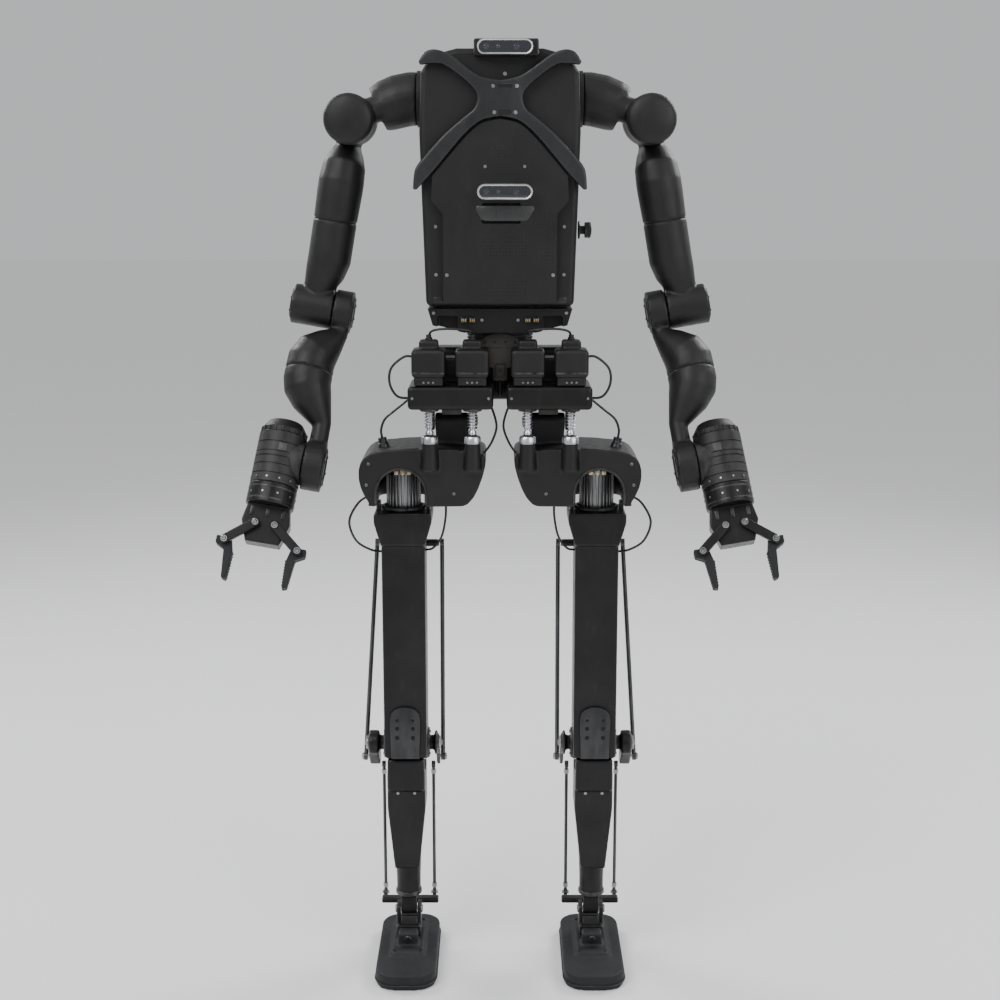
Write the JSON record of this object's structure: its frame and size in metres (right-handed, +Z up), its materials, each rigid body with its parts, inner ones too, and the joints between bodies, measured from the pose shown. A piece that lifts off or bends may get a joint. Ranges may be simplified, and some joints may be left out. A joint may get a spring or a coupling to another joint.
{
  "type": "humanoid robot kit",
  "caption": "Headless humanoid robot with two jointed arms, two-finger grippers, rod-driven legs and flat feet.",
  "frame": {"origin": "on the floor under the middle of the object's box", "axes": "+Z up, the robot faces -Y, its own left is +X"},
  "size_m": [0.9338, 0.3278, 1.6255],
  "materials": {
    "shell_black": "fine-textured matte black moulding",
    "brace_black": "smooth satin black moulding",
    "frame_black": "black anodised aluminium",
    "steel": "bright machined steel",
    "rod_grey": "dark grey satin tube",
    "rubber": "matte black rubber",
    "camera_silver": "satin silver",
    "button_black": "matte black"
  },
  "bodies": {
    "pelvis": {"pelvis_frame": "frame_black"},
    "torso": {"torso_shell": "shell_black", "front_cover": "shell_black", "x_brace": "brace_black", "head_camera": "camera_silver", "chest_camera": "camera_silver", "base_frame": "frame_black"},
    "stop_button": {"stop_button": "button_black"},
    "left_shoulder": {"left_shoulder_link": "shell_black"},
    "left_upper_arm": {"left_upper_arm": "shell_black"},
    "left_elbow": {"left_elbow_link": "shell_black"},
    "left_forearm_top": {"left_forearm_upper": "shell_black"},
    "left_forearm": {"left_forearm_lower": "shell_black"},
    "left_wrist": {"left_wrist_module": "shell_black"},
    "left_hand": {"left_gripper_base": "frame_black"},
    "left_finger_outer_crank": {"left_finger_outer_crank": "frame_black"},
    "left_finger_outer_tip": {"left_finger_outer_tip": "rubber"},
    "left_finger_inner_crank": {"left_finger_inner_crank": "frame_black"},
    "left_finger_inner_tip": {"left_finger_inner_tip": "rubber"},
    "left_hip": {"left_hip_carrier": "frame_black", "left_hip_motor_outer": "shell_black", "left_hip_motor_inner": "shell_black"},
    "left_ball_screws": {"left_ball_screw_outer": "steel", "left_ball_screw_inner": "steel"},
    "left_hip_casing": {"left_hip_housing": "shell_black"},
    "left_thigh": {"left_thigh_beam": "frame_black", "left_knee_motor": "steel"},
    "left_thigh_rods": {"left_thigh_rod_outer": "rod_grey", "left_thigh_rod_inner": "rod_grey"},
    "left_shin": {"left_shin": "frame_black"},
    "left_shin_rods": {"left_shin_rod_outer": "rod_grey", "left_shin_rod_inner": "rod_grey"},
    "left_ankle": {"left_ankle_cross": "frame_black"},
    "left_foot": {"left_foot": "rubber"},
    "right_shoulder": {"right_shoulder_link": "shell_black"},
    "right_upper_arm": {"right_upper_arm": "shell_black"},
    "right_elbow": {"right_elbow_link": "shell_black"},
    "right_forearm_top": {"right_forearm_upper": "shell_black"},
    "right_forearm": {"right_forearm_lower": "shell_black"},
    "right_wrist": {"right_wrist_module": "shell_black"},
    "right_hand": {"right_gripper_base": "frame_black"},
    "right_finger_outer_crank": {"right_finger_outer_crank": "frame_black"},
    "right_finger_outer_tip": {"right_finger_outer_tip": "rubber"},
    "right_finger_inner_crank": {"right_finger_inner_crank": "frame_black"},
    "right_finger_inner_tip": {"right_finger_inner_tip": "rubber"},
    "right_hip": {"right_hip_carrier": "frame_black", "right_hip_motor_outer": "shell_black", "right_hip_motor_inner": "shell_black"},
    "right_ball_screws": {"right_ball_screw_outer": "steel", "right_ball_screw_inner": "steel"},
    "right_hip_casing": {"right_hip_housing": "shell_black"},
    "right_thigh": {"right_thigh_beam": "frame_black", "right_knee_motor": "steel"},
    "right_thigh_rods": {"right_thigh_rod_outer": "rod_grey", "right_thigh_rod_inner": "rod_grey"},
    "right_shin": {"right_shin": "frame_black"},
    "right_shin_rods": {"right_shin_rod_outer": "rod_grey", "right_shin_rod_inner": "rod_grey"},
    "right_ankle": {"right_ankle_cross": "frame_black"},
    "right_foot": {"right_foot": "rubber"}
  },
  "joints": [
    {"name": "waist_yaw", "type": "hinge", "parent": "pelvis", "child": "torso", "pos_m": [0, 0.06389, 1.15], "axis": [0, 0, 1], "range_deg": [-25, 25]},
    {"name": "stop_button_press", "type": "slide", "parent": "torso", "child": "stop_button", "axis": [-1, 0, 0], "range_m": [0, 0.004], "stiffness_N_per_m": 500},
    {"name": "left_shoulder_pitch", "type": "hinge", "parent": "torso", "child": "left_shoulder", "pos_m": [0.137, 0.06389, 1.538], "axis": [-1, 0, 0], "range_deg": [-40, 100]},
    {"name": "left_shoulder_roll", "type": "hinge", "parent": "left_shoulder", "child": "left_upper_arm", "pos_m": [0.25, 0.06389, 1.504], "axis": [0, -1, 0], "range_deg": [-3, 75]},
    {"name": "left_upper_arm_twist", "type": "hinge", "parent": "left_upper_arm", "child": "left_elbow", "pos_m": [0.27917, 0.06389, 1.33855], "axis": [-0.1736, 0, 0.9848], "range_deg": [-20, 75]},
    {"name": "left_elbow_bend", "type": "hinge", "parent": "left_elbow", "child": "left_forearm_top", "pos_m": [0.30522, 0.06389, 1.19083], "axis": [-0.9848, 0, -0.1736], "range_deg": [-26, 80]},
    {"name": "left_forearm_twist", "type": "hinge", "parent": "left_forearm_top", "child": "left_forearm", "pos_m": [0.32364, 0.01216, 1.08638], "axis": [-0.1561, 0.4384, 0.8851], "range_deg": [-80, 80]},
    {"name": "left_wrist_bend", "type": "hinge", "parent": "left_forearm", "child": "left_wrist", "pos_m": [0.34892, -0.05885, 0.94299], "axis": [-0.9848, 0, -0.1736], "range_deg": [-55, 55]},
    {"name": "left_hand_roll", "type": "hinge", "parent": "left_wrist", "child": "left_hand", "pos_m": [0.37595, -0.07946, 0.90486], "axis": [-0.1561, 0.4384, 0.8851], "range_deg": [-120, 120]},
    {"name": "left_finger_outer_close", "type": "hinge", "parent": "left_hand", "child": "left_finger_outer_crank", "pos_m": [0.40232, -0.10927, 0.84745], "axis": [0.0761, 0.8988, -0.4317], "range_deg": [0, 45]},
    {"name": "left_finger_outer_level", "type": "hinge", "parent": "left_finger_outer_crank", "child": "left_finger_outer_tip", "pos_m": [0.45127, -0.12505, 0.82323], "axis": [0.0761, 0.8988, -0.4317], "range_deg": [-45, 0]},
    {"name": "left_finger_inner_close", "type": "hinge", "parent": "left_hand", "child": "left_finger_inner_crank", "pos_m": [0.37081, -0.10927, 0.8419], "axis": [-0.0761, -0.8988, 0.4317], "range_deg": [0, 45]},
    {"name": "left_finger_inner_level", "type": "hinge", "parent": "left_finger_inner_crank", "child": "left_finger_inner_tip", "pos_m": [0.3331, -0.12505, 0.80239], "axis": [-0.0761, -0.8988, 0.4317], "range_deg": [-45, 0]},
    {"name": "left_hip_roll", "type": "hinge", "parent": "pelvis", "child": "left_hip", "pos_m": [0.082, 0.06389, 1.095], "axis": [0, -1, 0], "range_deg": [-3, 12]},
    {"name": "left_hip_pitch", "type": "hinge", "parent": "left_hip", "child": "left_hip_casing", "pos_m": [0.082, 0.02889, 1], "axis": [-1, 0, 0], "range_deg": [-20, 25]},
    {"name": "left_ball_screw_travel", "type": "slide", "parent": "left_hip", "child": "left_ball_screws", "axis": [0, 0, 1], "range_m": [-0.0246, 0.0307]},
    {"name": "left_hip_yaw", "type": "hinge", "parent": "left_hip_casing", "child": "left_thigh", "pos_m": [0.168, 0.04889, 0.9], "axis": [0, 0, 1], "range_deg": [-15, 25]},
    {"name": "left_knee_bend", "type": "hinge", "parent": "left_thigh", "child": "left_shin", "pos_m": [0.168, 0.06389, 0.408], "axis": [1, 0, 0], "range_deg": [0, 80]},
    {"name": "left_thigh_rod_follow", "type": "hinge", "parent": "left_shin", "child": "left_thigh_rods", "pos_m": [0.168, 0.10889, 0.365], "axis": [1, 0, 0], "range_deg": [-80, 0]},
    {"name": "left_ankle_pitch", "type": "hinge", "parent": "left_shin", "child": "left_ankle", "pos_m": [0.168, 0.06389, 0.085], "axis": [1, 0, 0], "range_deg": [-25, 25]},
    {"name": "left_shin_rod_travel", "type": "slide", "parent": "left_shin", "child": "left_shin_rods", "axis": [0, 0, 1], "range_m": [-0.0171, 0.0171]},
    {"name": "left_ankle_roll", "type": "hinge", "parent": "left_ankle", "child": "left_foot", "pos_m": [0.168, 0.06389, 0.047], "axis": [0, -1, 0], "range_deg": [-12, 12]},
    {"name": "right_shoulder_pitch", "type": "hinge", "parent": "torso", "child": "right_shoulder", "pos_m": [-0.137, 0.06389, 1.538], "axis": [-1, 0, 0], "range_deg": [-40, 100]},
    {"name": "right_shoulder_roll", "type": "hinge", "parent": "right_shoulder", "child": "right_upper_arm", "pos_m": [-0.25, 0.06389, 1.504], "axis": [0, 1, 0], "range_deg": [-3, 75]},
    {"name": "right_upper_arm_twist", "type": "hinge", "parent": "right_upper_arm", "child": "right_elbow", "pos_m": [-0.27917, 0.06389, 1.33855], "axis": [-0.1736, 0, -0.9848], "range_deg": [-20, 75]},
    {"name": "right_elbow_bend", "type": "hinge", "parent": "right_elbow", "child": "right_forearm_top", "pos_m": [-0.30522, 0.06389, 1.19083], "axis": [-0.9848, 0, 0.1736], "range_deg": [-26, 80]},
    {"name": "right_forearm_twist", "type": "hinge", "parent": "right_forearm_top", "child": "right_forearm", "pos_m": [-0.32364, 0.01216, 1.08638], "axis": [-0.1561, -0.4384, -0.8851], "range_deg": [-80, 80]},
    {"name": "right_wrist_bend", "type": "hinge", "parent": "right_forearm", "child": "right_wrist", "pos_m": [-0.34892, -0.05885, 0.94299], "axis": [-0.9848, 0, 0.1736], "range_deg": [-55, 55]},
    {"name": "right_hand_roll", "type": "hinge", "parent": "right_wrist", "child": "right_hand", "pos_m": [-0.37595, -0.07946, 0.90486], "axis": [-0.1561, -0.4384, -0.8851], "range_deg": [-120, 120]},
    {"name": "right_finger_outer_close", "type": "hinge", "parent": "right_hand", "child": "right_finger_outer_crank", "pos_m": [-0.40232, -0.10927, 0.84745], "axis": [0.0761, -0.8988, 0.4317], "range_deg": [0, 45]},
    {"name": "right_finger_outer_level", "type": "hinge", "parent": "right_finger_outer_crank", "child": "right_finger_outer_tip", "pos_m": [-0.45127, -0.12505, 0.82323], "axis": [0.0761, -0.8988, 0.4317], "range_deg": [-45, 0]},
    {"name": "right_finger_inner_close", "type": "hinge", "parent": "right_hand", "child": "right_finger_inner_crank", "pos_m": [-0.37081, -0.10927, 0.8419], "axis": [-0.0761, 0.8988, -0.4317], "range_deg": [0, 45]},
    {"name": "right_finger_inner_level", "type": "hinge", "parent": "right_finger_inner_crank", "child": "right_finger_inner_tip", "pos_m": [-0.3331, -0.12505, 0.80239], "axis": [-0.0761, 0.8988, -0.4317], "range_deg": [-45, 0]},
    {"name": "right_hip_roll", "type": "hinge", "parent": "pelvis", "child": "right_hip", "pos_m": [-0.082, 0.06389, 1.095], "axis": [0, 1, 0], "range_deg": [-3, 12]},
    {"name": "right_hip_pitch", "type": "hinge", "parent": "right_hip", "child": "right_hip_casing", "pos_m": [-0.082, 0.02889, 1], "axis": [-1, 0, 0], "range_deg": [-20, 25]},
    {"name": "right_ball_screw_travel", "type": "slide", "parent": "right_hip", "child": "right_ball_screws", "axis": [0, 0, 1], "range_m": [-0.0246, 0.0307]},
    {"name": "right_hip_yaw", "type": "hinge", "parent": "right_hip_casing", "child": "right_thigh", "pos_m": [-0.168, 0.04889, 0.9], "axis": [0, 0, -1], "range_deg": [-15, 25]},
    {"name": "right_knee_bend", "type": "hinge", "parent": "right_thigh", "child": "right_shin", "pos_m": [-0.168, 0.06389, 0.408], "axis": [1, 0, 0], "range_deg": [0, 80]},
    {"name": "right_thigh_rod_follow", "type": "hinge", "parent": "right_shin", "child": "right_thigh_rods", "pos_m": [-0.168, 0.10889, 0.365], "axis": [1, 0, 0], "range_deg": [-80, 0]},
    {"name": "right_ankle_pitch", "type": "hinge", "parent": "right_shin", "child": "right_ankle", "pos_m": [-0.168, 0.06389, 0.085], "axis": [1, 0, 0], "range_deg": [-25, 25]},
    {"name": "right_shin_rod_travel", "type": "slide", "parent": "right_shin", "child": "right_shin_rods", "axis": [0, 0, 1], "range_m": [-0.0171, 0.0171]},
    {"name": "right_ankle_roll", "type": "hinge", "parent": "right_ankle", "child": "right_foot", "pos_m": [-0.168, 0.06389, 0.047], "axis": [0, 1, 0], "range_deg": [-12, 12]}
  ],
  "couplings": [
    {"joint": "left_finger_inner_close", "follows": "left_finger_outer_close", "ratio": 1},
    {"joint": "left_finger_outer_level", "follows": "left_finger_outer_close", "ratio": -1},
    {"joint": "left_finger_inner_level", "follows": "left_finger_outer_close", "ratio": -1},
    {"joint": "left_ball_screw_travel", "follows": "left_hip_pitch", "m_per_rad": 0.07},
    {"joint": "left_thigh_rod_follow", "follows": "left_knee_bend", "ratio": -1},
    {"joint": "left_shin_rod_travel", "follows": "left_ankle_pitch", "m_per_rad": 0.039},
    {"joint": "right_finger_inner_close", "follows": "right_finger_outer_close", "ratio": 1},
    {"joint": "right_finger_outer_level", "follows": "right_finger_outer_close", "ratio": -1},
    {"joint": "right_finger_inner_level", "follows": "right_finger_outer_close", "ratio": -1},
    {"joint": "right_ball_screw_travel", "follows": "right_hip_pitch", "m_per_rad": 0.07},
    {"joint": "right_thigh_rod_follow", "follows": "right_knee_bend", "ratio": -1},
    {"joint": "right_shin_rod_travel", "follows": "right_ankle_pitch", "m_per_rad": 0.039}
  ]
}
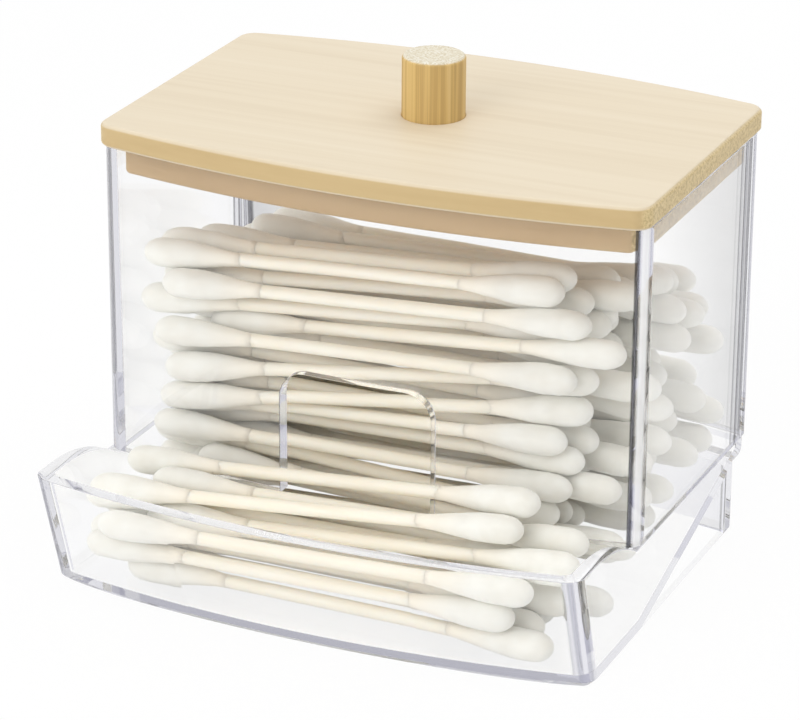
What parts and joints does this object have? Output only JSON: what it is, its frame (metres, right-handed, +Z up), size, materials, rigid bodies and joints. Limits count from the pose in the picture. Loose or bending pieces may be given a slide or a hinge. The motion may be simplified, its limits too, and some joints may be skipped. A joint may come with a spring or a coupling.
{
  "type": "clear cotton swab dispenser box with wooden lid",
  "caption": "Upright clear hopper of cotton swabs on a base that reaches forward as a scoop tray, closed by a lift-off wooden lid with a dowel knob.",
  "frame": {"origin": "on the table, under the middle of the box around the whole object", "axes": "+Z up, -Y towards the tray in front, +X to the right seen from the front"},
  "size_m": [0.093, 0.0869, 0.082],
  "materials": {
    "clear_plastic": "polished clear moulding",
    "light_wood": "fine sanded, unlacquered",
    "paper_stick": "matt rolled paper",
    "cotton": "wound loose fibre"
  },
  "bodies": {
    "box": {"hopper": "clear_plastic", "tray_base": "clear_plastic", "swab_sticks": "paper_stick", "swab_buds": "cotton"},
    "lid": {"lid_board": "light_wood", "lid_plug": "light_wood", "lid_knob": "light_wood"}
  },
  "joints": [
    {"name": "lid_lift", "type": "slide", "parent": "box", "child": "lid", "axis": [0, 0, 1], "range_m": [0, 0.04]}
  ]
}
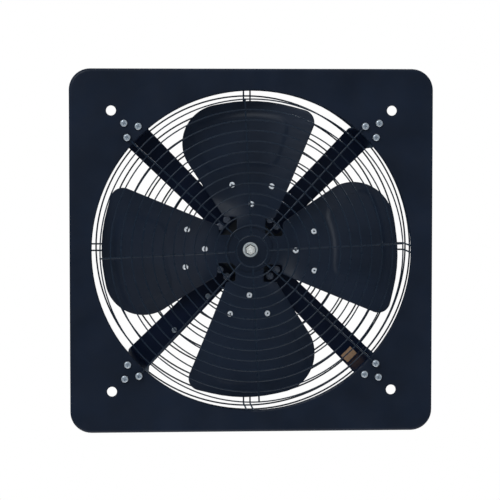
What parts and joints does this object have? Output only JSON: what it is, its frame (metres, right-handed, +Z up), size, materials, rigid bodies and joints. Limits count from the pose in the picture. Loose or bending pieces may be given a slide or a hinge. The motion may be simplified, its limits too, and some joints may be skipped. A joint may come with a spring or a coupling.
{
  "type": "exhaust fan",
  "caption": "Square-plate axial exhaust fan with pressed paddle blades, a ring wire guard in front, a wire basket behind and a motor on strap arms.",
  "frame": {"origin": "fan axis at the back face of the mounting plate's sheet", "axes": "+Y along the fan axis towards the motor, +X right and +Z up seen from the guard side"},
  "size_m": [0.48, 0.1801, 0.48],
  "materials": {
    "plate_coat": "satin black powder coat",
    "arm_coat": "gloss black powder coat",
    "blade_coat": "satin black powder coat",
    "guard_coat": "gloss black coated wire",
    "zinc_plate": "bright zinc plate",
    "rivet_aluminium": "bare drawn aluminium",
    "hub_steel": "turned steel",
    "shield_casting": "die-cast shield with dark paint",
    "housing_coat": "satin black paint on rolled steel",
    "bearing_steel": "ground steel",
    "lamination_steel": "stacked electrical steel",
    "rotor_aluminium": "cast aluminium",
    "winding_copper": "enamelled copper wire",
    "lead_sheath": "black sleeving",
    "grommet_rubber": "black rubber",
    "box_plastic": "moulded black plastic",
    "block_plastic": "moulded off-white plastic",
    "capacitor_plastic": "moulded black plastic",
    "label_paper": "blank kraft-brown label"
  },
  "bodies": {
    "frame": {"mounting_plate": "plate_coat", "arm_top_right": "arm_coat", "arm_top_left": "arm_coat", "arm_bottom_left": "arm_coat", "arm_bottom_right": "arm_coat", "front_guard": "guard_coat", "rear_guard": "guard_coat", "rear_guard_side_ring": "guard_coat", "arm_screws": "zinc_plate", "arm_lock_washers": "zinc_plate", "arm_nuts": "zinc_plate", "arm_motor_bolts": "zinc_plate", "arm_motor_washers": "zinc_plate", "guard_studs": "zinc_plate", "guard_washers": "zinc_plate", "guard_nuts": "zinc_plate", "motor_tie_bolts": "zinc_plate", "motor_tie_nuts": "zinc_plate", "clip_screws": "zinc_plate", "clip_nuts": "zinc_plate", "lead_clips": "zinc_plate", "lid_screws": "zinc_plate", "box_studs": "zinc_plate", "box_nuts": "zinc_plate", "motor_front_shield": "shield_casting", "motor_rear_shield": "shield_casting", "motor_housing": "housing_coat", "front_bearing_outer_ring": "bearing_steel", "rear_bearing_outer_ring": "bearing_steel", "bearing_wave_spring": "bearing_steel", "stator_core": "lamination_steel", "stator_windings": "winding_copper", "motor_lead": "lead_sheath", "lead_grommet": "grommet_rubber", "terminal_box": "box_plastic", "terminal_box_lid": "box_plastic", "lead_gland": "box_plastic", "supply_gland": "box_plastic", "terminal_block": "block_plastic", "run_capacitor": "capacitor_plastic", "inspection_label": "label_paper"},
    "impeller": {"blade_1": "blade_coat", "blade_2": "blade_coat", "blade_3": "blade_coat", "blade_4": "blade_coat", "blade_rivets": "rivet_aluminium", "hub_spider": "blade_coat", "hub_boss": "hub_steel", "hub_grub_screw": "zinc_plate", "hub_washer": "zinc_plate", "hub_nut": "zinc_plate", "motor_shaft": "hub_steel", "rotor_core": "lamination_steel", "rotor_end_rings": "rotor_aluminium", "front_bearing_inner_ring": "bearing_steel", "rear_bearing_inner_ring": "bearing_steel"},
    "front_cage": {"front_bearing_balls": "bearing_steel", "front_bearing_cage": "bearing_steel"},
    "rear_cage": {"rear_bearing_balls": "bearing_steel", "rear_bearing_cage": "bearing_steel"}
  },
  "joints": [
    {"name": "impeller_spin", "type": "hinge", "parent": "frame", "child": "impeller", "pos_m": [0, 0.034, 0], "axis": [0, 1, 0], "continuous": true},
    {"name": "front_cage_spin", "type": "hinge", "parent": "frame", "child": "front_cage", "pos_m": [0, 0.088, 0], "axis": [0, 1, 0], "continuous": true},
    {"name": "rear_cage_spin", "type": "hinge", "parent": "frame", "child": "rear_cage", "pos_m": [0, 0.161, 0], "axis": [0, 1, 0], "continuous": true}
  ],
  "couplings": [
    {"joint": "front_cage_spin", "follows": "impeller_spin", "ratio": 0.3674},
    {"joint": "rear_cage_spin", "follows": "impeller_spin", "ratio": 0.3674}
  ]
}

○ ○ ○ ○

▶ [Written task] From the material, report only how many lines include the word "object".

▶ [Solution for this task] 5